Battles off the turf
There are others like Khan who feel Indian hockey is not going the right way at all. Let’s go step by step. Former Indian skipper Pargat Singh has had several run-ins with Batra. A Congress legislator, Singh has often argued the need to spread hockey across India and not keep it confined to one state, say Odisha. The eastern Indian state hosted the Hockey World Cup in the fall of 2018 in Bhubaneswar.
While Batra expressed his happiness that the World Cup would take Odisha to great heights, his critics pointed out that not a single school in Bhubaneswar had astroturf that is an absolute necessity for the game. Worse, the next Hockey World Cup was also allotted to the same state by FIH which said it liked the Odisha government’s plans to project Bhubaneswar as the country’s sports capital through cross-promotional tourism activities to run in tandem with the tournament.
In the first World Cup, the state government of Odisha ended up spending something close to Rs 180 crore on events linked to the tournament, all from the taxpayers' cash. Bhubaneswar also hosted the FIH Champions Trophy 2014, Indo-Japan Test Series 2015, 22 and Asian Athletics Championships 2017, Hockey World League Finals 2017 and Hero Super Cup 2018. Odisha also replaced Sahara as the chief sponsor of the men’s and womens’ hockey team.

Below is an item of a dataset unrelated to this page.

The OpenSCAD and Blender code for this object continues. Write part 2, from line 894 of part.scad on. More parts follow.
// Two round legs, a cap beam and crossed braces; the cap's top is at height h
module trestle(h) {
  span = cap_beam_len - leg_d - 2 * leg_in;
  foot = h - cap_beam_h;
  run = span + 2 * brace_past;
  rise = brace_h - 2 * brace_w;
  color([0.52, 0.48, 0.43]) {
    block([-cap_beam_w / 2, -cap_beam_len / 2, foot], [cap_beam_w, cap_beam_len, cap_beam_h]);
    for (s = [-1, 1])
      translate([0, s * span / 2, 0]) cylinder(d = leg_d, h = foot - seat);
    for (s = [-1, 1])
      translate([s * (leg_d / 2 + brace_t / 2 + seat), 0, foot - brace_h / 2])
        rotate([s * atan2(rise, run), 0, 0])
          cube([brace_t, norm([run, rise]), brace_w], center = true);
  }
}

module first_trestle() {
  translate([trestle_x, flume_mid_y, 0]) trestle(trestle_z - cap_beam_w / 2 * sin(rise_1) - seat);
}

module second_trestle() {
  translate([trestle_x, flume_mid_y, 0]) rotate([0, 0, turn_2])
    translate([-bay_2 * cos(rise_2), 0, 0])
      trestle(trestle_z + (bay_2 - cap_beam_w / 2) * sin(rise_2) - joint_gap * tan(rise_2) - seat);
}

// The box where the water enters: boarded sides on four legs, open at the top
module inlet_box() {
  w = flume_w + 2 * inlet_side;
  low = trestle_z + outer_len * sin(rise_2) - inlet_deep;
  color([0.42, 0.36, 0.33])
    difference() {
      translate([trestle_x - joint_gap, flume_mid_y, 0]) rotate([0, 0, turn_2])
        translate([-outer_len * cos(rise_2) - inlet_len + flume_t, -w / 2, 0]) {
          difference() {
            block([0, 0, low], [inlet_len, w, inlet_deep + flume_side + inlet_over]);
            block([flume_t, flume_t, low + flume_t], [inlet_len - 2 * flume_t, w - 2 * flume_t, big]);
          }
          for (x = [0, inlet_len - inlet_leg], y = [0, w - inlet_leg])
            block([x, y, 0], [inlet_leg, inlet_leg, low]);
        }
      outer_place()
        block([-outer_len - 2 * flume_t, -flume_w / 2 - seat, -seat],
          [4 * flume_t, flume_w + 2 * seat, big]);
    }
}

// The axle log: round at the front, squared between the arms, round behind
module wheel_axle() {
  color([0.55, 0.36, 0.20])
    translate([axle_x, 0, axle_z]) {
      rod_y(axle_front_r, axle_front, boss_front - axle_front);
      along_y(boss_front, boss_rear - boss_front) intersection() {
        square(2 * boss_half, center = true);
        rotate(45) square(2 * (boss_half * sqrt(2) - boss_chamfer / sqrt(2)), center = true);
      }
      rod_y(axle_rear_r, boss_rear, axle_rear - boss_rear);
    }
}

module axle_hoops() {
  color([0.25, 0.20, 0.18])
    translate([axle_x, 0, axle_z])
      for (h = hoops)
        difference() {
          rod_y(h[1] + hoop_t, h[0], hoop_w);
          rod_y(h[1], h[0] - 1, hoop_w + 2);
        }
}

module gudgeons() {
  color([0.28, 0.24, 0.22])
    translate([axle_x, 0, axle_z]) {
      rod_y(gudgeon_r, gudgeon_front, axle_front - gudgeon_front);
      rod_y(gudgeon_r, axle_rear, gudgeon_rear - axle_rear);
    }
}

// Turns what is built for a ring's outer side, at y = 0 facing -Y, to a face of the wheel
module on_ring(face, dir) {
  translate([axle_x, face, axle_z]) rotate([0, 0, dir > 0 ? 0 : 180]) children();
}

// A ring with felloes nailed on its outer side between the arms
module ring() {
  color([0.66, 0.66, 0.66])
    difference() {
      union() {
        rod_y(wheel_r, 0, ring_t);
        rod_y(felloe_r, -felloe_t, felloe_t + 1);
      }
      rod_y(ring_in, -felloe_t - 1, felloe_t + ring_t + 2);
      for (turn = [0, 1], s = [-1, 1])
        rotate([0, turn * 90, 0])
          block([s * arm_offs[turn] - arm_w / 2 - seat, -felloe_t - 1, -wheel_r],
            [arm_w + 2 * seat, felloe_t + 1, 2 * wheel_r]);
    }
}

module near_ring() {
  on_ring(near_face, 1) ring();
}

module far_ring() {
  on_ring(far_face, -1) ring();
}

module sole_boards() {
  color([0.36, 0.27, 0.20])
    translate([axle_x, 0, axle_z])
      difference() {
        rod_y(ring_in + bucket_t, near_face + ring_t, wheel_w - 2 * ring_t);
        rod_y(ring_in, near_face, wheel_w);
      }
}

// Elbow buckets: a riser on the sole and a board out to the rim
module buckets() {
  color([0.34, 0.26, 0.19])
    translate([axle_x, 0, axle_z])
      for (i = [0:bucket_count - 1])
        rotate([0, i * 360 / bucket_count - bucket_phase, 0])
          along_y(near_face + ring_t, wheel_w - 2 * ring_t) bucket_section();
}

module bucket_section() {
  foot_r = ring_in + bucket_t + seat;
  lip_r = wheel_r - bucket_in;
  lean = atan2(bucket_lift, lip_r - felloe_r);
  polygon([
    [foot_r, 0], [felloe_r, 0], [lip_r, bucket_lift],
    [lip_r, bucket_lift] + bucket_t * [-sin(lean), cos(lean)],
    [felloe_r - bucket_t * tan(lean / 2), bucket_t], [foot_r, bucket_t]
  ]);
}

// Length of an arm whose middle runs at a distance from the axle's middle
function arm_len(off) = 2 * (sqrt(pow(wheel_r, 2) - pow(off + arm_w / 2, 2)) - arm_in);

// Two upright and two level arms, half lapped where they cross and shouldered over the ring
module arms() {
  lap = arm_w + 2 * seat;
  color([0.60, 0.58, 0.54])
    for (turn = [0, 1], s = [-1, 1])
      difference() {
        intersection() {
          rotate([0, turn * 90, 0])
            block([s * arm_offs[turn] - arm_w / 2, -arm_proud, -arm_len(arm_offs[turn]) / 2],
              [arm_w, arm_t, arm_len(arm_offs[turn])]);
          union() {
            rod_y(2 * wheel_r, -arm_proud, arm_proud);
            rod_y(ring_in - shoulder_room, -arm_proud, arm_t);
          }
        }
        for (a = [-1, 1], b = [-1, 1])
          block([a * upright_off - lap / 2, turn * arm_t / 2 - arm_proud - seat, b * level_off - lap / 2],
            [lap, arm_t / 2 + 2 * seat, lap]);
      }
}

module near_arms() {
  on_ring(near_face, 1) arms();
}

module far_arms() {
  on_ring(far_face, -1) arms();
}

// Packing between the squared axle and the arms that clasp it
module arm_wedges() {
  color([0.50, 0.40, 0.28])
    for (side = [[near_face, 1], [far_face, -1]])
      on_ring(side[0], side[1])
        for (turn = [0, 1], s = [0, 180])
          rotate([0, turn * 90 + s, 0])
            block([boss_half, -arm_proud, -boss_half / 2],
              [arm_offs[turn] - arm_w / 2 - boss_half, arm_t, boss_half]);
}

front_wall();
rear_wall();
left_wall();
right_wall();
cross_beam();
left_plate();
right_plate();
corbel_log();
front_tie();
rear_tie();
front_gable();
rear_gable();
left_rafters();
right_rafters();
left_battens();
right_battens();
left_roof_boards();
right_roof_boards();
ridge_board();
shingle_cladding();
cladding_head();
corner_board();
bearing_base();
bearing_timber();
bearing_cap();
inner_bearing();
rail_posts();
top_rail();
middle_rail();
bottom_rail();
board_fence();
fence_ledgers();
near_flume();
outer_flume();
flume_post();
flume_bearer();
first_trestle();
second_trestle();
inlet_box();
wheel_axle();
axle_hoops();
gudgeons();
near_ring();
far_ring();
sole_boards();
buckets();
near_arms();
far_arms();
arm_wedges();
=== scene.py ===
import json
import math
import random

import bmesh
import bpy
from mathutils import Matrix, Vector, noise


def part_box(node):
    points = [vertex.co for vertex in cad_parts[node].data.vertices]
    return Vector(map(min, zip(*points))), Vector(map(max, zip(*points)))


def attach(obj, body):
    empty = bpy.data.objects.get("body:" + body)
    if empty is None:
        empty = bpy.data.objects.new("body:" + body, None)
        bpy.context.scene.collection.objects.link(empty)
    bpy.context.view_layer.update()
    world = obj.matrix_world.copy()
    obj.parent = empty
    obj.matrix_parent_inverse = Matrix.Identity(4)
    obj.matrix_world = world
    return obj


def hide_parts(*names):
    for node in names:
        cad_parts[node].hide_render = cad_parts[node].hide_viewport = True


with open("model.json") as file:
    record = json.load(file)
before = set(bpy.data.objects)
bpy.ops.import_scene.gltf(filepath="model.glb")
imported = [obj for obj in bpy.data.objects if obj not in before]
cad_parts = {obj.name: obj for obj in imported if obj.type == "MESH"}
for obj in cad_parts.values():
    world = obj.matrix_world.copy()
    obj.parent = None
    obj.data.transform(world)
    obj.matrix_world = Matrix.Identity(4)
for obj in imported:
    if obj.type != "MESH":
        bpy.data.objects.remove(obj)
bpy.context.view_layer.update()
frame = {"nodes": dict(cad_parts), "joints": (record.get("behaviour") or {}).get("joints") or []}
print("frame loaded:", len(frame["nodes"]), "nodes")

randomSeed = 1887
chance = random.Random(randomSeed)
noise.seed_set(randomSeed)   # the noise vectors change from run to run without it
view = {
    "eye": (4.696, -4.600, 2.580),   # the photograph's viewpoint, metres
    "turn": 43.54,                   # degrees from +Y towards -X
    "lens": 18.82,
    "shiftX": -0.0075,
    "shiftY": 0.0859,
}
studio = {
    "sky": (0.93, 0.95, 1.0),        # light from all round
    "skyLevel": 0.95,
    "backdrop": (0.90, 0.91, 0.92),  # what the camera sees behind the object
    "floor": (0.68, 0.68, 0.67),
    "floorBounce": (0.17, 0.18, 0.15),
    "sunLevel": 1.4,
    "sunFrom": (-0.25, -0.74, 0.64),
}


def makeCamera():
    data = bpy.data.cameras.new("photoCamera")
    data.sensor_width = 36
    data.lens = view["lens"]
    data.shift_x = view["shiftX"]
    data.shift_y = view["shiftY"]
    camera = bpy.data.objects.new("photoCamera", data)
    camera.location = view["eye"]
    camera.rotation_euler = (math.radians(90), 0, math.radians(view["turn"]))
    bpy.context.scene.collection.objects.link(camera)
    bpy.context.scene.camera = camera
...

But why only Odisha? And why only Bhubaneswar which does not produce great players like the ones from the tribal belt of Sambalpur, asked Pargat Singh. He wanted some matches to be shifted to Punjab, which produces nearly 70 percent of players of the national selection. He got no replies.
Troubles crept into the Hockey India League (HIL), once touted as the biggest money spinner for the game. It did not see the light of the day from 2018 onwards. The biggest roadblock came from the franchisees, some of whom earned nothing. Hockey India said the tournament will return in 2019 in a five-player format but it has not happened. Players and officials across the world maintain that a 5-a-side tournament will kill the game. It’s Batra’s obsession that a five-a-side would be the T20 version of cricket.
Controversy again hit Hockey India this year over the Dronacharya awards, the highest for coaches in India. Strange recommendations filled the Sports Ministry. Former Olympian V Bhaskaran recommended Jude Felix, and Hockey India recommended Romesh Pathania. Both got the award, a very, very unusual thing.
“Coaches heads roll every time there is a medal-less finish,” laughs Pargat Singh. Harendra Singh was fired after India's quarter final exit, a 1-2 defeat against three-time champions Netherlands at the World Cup in Bhubaneswar in December 2018. Harendra Singh had been sacked eight months into his two-year contract.
Déjà vu for Indian hockey
But Harendra did his best. In 2018, India beat every top 10 nation, barring Australia and Netherlands, at least once. India got silver after losing to Australia on penalties at the Champions Trophy and a bronze at the Asian Games.
Harendra Singh became the coach in May 2018 under some bizarre circumstances. He was coaching the women’s team, and was asked to swap positions with Dutchman Sjoerd Marijne, who was shuttled to the men’s team from his initial stint with the women. Harendra, who led the junior men’s team to the World Cup title in 2016, was brought in after India’s fourth-place finish at the Commonwealth Games under Marijne.
Aslam Sher Khan’s case could open up a pandora’s box.
Strangely the case was filed in the court a decade after another shocking incident had gripped hockey. It took place in 2010 when players boycotted the training camp for unpaid dues 45 days before the start of the World Cup in the Indian Capital.
Many years back when Batra ousted KPS Gill from the presidency of the Indian Hockey Federation (the then body), he accused Gill of being autocratic with a dictatorial style of functioning. Today, he stands accused of the same.
Shantanu Guha Ray is a Delhi-based journalist.